Дальше пойдет рассказ про то, чего я доподлинно ни знать, ни видеть не могла. Может ли быть достаточным основанием для достоверности узенькая прорезь для пуговички на Митиной манжете, которую он не мог победить сам и попросил меня помочь. Я так старалась, пропихивая пуговичку, что у меня замокрело под носом, а Митя сказал:
— Никто уже не скажет, что ты не тужилась в труде. Сопли — сильный аргумент…
— Ничего смешного, — обиделась я. — Тебе что? Некому дырочки разрезать?
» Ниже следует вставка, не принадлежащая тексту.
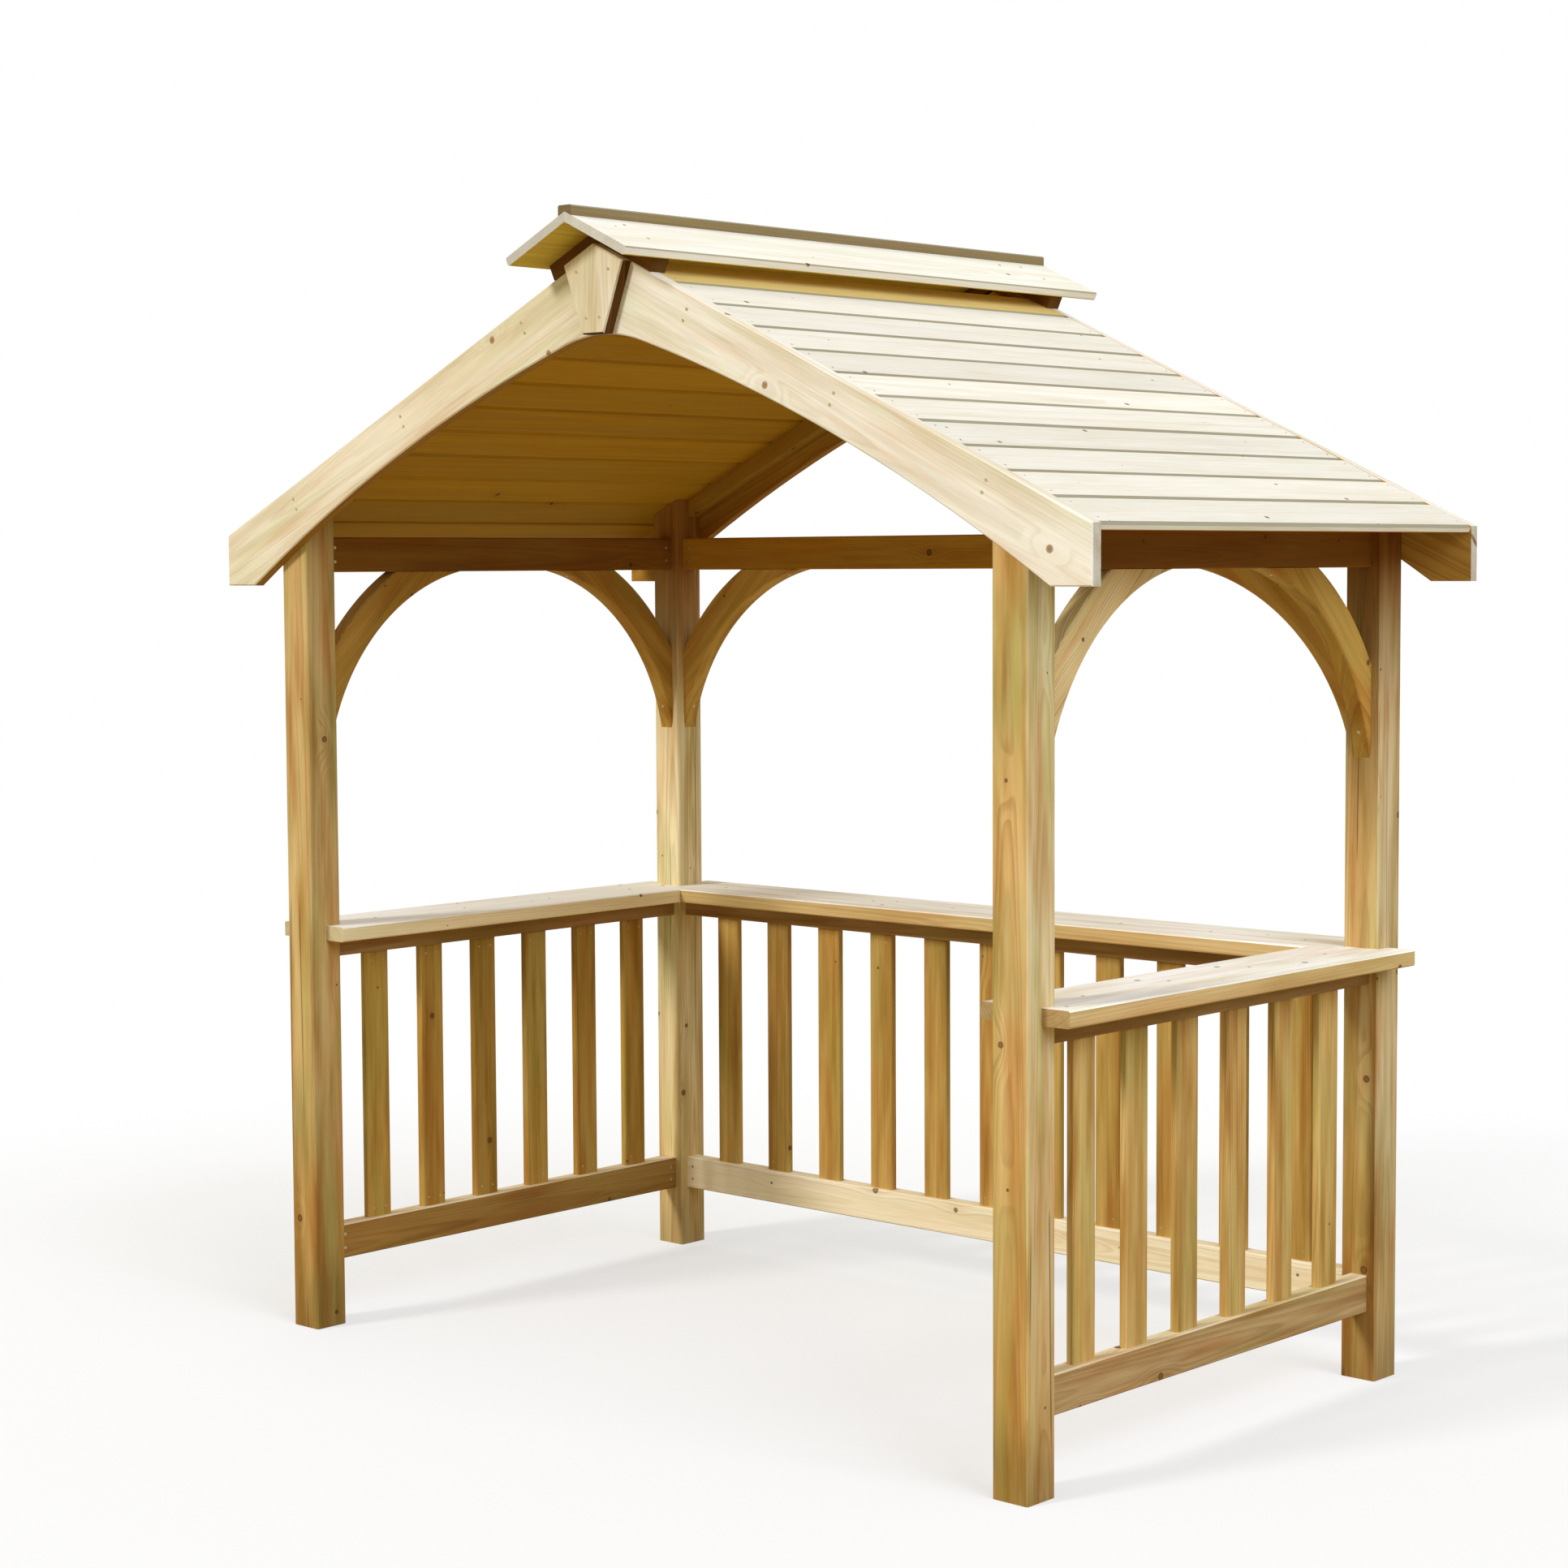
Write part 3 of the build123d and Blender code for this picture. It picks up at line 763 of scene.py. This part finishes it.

Я к тому времени уже «прошла войну» и стала языкатая не по годам, что как раз и не нравилось бабушке. Она же не знала, что я научилась и другому
— не ляпать с бухты-барахты, хотя Мите, как своему, я могла намекнуть, что не все в его жизни складно, если пуговичка в дырочку не пролезает. Я ведь выросла в семье, где соблюдались такие мелочи. У меня до сих пор ими полна голова, и я не могу без отвращения смотреть, как пьют «из горлА» прямо на улице. Даже на пропол картошки собирали в беленькую хусточку железные кружки для воды — по числу копающих. Это же надо, какие аристократы долбаные! Пили ведь из мутного ручья, но каждый из своей кружки.
Вспоминаю еще случай с Митей того же времени.
Митя стоял возле уже поминаемой ржавой бочки и как-то печально баламутил воду, а я не удержалась и погладила его бессильно поникшую руку…
— Знаешь, птица, она у меня совсем мертвая, зачем я ее ношу?
— Вылечат, — тоненько пропищала я. — Под салютом всех вождей — вылечат.